Aku jadi teringat cerita jaman kakek-nenek kita belajar memakai batu tulis. Bagi kita yang hidup di masa serba modern mungkin kita merasa “kasihan”… duh kok sampai menulis di batu, tidak ada kertas yang bisa dibawa-bawa, dan  tulisannya lebih awet/tahan lama karena tidak harus dihapus jika mau menulis kalimat baru. Tapi jika kita pikirkan dengan kondisi lingkungan sekarang ini mungkin nenek moyang kita ini jauuuuh lebih ramah lingkungan daripada kita. Tak perlu harus menebang pohon dari hutan untuk membuat kertas, demi modernisasi. Memang modernisasi membutuhkan banyak pengorbanan. Dan kadangkala ini menimbulkan lingkaran setan.

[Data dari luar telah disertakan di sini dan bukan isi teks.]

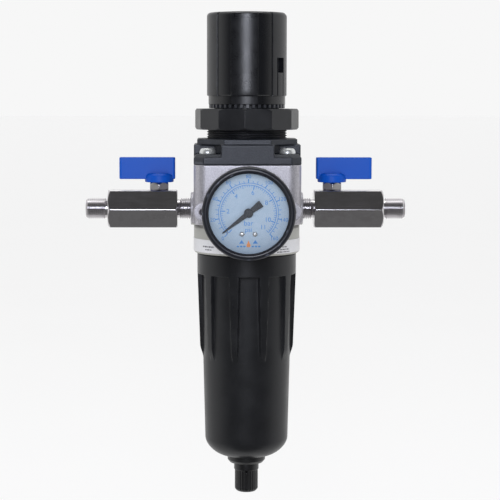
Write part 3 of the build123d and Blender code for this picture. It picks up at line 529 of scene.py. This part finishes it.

Ternyata usaha mengenai kertas batu ini juga masih banyak menuai polemik. Jika kita mencari kata sandi “stone paper” di internet kita bisa tahu bahwa, ada yang mengatakan (terutama dari produsen) bahwa stone paper itu ramah lingkungan, karena tidak memakai kayu berarti juga menjaga hutan kan? Tapi ada pula yang mengatakan masih terdapat pertanyaan apakah stone paper ini benar-benar ramah lingkungan. Karena berarti kertas batu ini hanya satu kali pakai, tidak bisa didaur ulang. Biarkanlah mereka berdebat, karena memang adakalanya kita mendengungkan tindakan kita yang ramah lingkungan padahal kalau dilihat dari biayanya belum tentu juga. Tapi yang penting adalah usaha kita masing-masing untuk menjaga lingkungan hidup kita, jangan berpangku tangan apalagi merusaknya.

Tulisan ini untung menjawab tantangan Sdr Alamendah yang ini.